British Columbia  Risk-based enforcement and administrative penalties.  Failure to control known winter hazards can result in significant penalties. 
Alberta  Hazard assessment and worker competency requirements.  Cold-related risks must be assessed and workers trained accordingly. 
Federal  Formal hazard prevention and emergency preparedness programs.  Winter emergencies must be integrated into final, documented programs. 

Across jurisdictions, the pattern is the same. Winter hazards are not treated as unavoidable. They are treated as manageable risks. 

Common Failures Seen After Winter Incidents in Canada 

Post-incident investigations often reveal familiar weaknesses. Supervisors uncertain about stop-work authority. Workers unclear on reporting procedures. Emergency supplies inaccessible or insufficient. No evidence that winter response was ever practiced. 

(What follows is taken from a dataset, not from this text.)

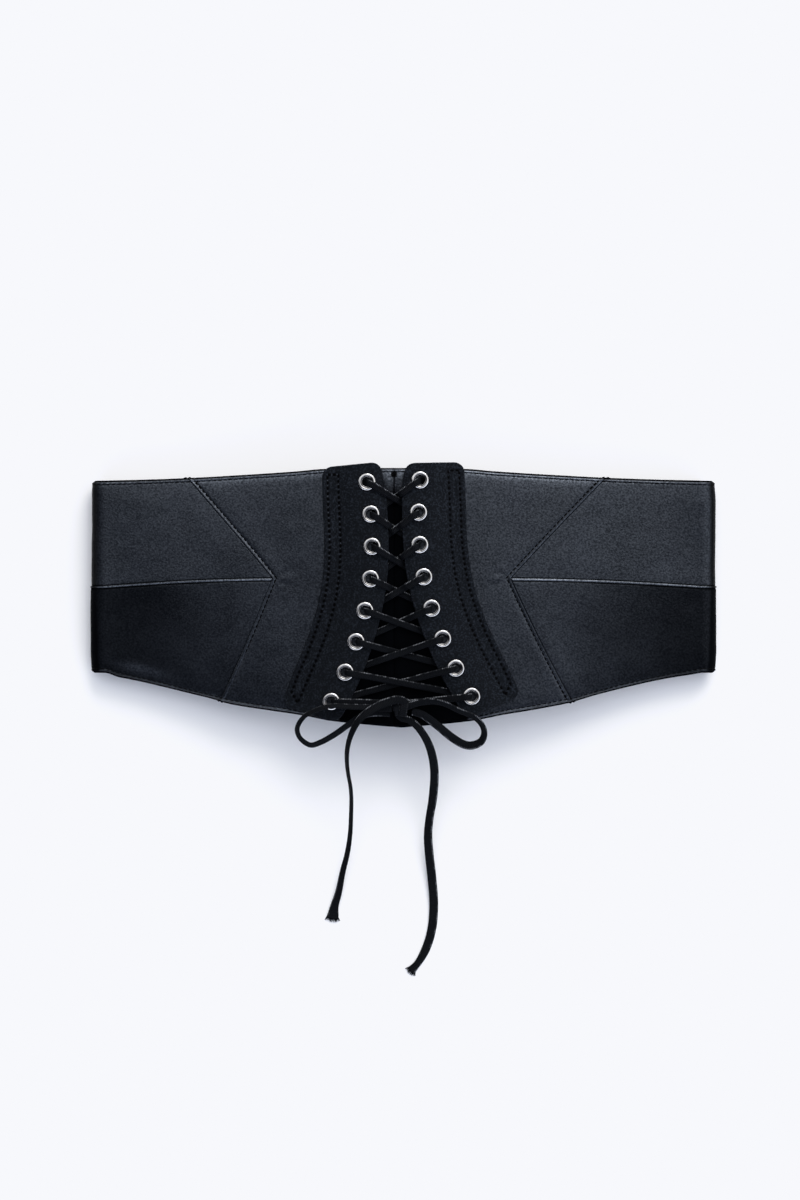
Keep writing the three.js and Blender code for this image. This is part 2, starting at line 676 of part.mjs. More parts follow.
// From the lowest eyelet over the flap's edge to the side of the knot.
function lastStations(side, before) {
  const seat = eyelets[EYELET_COUNT - 1];
  const place = flapPlace(side, seat.out, seat.down);
  const end = knotCentre.clone();
  end.x += side * (KNOT_WIDTH / 2 + CLEARANCE);
  end.y += KNOT_DEPTH / 3;
  end.z += LACE_WALL - KNOT_HEIGHT / 2;
  const level = end.clone().sub(place.point).setZ(0).normalize();
  const across = new THREE.Vector3(-level.y, level.x, 0).multiplyScalar(Math.sign(level.x));
  const acrossSeat = across.clone().projectOnPlane(place.normal).normalize();
  const above = (distance) => besideFlap(place, passOver, level, distance);
  const edge = place.point.clone();
  edge.addScaledVector(level, EYELET_INSET * innerEdgeStretch(seat.down) + LACE_WIDTH / 2);
  edge.z = frontLevel(edge.x, edge.y) + LEATHER_WALL / 2 + flapEdgeTop;
  return [
    holeStation(side, seat, before, across),
    { point: above(CLEARANCE), width: LACE_WIDTH, across: acrossSeat },
    { point: above(EYELET_SPREAD / 2 + LACE_WALL), width: LACE_WIDTH, across: acrossSeat },
    { point: edge, width: LACE_WIDTH, across },
    { point: end, width: LACE_WIDTH, across },
  ];
}

function knotGeometry() {
  const knot = new THREE.SphereGeometry(0.5, KNOT_SIDES, KNOT_RINGS);
  knot.scale(KNOT_WIDTH, KNOT_DEPTH, KNOT_HEIGHT);
  return knot.translate(knotCentre.x, knotCentre.y, knotCentre.z);
}

// A free cord along its listed points, its width kept level.
function freeCord(points, steps) {
  const curve = new THREE.CatmullRomCurve3(points.map((point) => new THREE.Vector3(...point)));
  const places = curve.getSpacedPoints(steps);
  const stations = places.map((point, index) => {
    const before = places[Math.max(0, index - 1)];
    const after = places[Math.min(steps, index + 1)];
    const along = after.clone().sub(before);
    return { point, width: LACE_WIDTH, across: new THREE.Vector3(-along.y, along.x, 0).normalize() };
  });
  return flatCord(stations, LACE_WALL, FREE_SECTION);
}

addPiece('front_panel_left', frontPanel(LEFT_SEAM), COLOURS.leather);
addPiece('front_panel_right', frontPanel(RIGHT_SEAM), COLOURS.leather);
addPiece('side_panel_upper_left', sidePanel(LEFT_SEAM, 1), COLOURS.leather);
addPiece('side_panel_lower_left', sidePanel(LEFT_SEAM, -1), COLOURS.leather);
addPiece('side_panel_upper_right', sidePanel(RIGHT_SEAM, 1), COLOURS.leather);
addPiece('side_panel_lower_right', sidePanel(RIGHT_SEAM, -1), COLOURS.leather);
addPiece('back_closure', closureStrip(), COLOURS.leather);
addPiece('eyelet_flap_left', eyeletFlap(-1), COLOURS.suede);
addPiece('eyelet_flap_right', eyeletFlap(1), COLOURS.suede);
addEyelets(-1, 'eyelet_left');
addEyelets(1, 'eyelet_right');
addPiece('lacing_from_left', lacing(-1), COLOURS.lace);
addPiece('lacing_from_right', lacing(1), COLOURS.lace);
addPiece('lace_knot', knotGeometry(), COLOURS.lace);
addPiece('bow_loop_left', freeCord(LEFT_LOOP, CORD_STEPS.loop), COLOURS.lace);
addPiece('bow_loop_right', freeCord(RIGHT_LOOP, CORD_STEPS.loop), COLOURS.lace);
addPiece('lace_tail_left', freeCord(LEFT_TAIL, CORD_STEPS.tail), COLOURS.lace);
addPiece('lace_tail_right', freeCord(RIGHT_TAIL, CORD_STEPS.tail), COLOURS.lace);

export default belt;
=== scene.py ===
"""Looks of a wide laced corset belt that lies flat on its back panel, front upwards.

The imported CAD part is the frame. The leather panels, flaps, eyelets, lacing and bow are built here
again in fine meshes on the same formulas as the part's own, with their seams, stitches and weave.
Lengths are metres, X runs from fold to fold, Y from the lower to the upper edge, and Z up.
"""

import logging
import math
from collections.abc import Callable, Sequence
from dataclasses import dataclass, field
from enum import Enum

import bpy
import numpy as np
from mathutils import Matrix, Vector


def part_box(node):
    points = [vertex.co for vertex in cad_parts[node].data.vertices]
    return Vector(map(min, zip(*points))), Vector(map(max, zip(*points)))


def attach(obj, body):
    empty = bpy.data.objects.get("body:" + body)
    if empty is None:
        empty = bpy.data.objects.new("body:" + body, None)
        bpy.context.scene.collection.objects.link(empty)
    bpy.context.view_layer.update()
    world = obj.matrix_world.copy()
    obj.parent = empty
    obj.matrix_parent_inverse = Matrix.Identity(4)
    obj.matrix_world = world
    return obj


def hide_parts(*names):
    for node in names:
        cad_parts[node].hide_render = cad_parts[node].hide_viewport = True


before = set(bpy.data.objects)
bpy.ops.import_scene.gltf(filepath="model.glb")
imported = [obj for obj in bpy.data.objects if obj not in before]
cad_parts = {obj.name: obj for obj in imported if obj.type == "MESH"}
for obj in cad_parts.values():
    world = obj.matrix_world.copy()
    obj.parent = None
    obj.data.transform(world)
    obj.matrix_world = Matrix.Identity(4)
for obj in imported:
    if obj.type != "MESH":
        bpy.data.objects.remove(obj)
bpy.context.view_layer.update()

LOG = logging.getLogger("corset_belt")
MM = 0.001
PROBE = 0.5 * MM
ROOT = "root"
# Name of the attribute that holds painted light and shade: painted shade above 0, painted light below 0.
PAINTED_LIGHT = "dull"

Array = np.ndarray
Piece = bpy.types.Object
Material = bpy.types.Material
Socket = bpy.types.NodeSocket
Pair = tuple[float, float]
Triple = tuple[float, float, float]

FULL: Pair = (0.0, 1.0)
NOISE_REACH: Pair = (0.3, 0.7)


class Side(Enum):
    """The half of the belt that a piece belongs to, seen from above."""

    LEFT = -1
    RIGHT = 1

    @property
    def word(self) -> str:
        """The side's name as the nodes spell it."""
        return self.name.lower()


class Half(Enum):
    """The part of a side panel above or below the level seam."""

    UPPER = 1
    LOWER = -1

    @property
    def word(self) -> str:
        """The half's name as the nodes spell it."""
        return self.name.lower()


def mix(start: Array | float, end: Array | float, share: Array | float) -> Array:
    """A value part of the way from start to end."""
    return start + (end - start) * share


def ease(low: float, high: float, value: Array | float) -> Array:
    """A smooth step from 0 at low to 1 at high."""
    share = np.clip((value - low) / (high - low), 0.0, 1.0)
    return share * share * (3.0 - 2.0 * share)


def hump(distance: Array, centre: float, width: float) -> Array:
    """A smooth hump of height 1 at the centre, which has fallen away at a width from it."""
    return np.exp(-(((distance - centre) / width) ** 2))


def unit(vectors: Array) -> Array:
    """Vectors brought to length 1."""
    return vectors / np.maximum(np.linalg.norm(vectors, axis=-1, keepdims=True), 1e-12)


@dataclass(frozen=True)
class SmoothLine:
    """A smooth line through a few rows, which never runs past their values."""

    places: tuple[float, ...]
    values: tuple[float, ...]

    def at(self, place: Array | float) -> Array:
        """Reads the line.

        Args:
            place: where to read, in the units of the places.

        Returns:
            The line's values there, carried on straight outside its ends.
        """
        rows, heights = np.array(self.places), np.array(self.values)
        steps = np.diff(heights) / np.diff(rows)
        before, after = steps[:-1], steps[1:]
        total = np.where(before + after == 0.0, 1.0, before + after)
        inner = np.where(before * after > 0.0, 2.0 * before * after / total, 0.0)
        slopes = np.concatenate([steps[:1], inner, steps[-1:]])
        place = np.asarray(place, float)
        row = np.clip(np.searchsorted(rows, place, side="right") - 1, 0, len(rows) - 2)
        span = rows[row + 1] - rows[row]
        share = (place - rows[row]) / span
        square, cube = share**2, share**3
        inside = (
            (2 * cube - 3 * square + 1) * heights[row]
            + (cube - 2 * square + share) * span * slopes[row]
            + (3 * square - 2 * cube) * heights[row + 1]
            + (cube - square) * span * slopes[row + 1]
        )
        ahead = heights[0] + slopes[0] * (place - rows[0])
        beyond = heights[-1] + slopes[-1] * (place - rows[-1])
        return np.where(place < rows[0], ahead, np.where(place > rows[-1], beyond, inside))


@dataclass(frozen=True)
class ArrowSeam:
    """How far an arrow seam lies from the middle between the folds, at its point and its ends."""

    side: Side
    point: float
    top: float
    bottom: float

    def reach(self, rise: Array) -> Array:
        """Distance of the seam from the middle at each rise."""
        end = np.where(rise > 0.0, self.top, self.bottom)
        return mix(self.point, end, np.abs(rise))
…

These failures rarely reflect indifference. They reflect assumptions. Assumptions that winter experience equals preparedness. In 2025–26, those assumptions do not align with enforcement reality. 

Integrating Winter Drills into Normal Operations 

The most defensible Canadian employers do not treat winter drills as one-off events. They integrate them into seasonal planning and broader emergency preparedness. 

Conducting a drill at the start of winter establishes expectations. Refreshing or revisiting it mid-season accounts for changing conditions and workforce turnover. Reviewing outcomes with supervisors and workers ensures that lessons translate into action. 

From a due diligence standpoint, this demonstrates ongoing attention, not reactive compliance. 

Winter Emergency Drills and Canadian Due Diligence 

Winter emergencies test systems in ways that routine operations do not. They expose gaps, magnify small failures, and remove margins for error. 

Conducting winter emergency drills shows that the employer recognized those risks and verified preparedness through practice. When something does go wrong, that distinction matters. It often determines whether enforcement focuses on improvement or punishment. 

In Canadian workplaces, winter is predictable. Preparedness must be too.